President Trump, through a new executive order titled “Protecting American Energy from State Overreach,” aims to prevent states from imposing sanctions on fossil fuel companies for their greenhouse gas emissions. The order instructing the Department of Justice to take legal action against these state-level regulations has reignited the long-standing debate over the constitutional division of regulatory authority between the federal government and individual states, particularly in the context of environmental governance.
Following his return to office, U.S. President Donald Trump enacted a significant shift in energy policy by issuing a new executive order. Entitled “Protecting American Energy from State Overreach,” the order aims to shield fossil fuel companies from state-level regulations and sanctions related to greenhouse gas emissions. This move reflects the Trump administration’s broader vision to “unleash American energy” and represents a reversal of the climate-focused policies prioritized by the previous Biden administration.
This action by President Trump is seen as a direct response to the Climate Change Superfund Act, a legislative proposal introduced by the State of New York in late 2024, which is still in the legislative process. The proposed law seeks to require fossil fuel companies to contribute financially to infrastructure investments aimed at helping New York adapt to climate change, based on their contributions to greenhouse gas emissions. Under the proposal, these companies would be required to pay approximately $75 billion by 2050—equating to an annual obligation of around $3 billion.
New York’s initiative targets not only companies operating within the state but also large-scale energy producers with nationwide operations. This broad scope has been criticized by several Republican-led administrations as an overreach of state authority.
Earlier this year, a coalition of 22 U.S. State Attorneys General—including Texas and Florida—filed a lawsuit challenging the proposed law, arguing that states cannot penalize companies for emissions generated beyond their territorial jurisdiction.
Content and Legal Implications of the Trump’s Executive Order
The executive order issued by President Trump targets not only New York but also similar regulations in Vermont and California’s emissions trading system. California’s current practice requires companies that exceed a specific emissions limit to purchase emissions allowances.

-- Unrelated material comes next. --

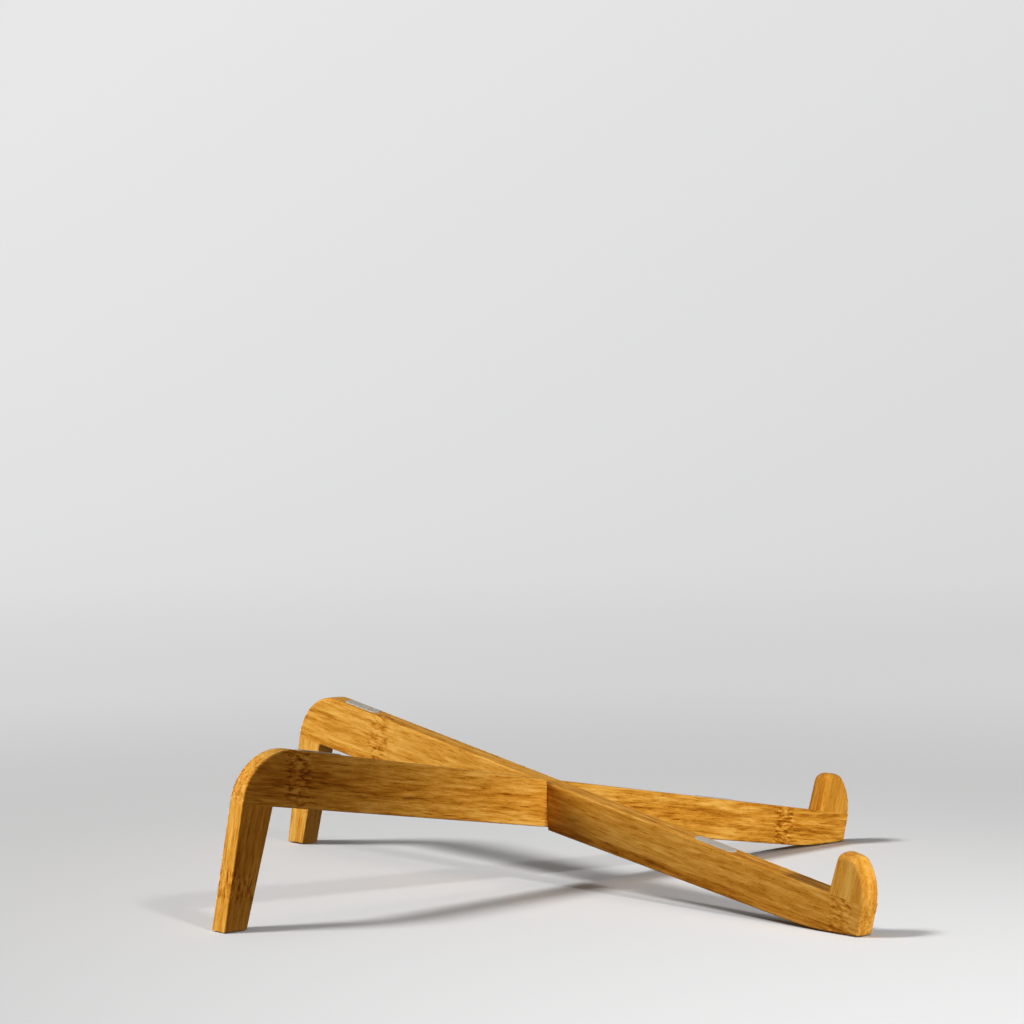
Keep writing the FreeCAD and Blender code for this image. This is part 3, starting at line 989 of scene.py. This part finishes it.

The executive order directs the U.S. Attorney General to identify state and local laws and regulations that may pose constitutional issues concerning the identification, development, production, or use of domestic energy resources. In this identification process, priority will be given to laws related to “climate change,” “environmental, social, and governance (ESG) practices,” “environmental justice,” and regulations concerning carbon and greenhouse gas emissions. The U.S. Attorney General will take the necessary steps to halt the implementation of these laws.
The policy pursued by Trump through this executive order brings to the forefront federal and state jurisdictional conflicts regarding environmental protection and climate change. While environmental protection is typically a shared responsibility between the federal government and states in the American legal system, federal interventions like this raise serious debates.
Trump’s approach, which aims to protect energy companies, may be welcomed by the business world in the short term. However, in the long run, it may have both legal and diplomatic consequences in terms of environmental sustainability, climate resilience and international commitments.
These decisions may damage the global climate leadership role of the US, as well as cause various tensions in relations with trade partners such as the European Union.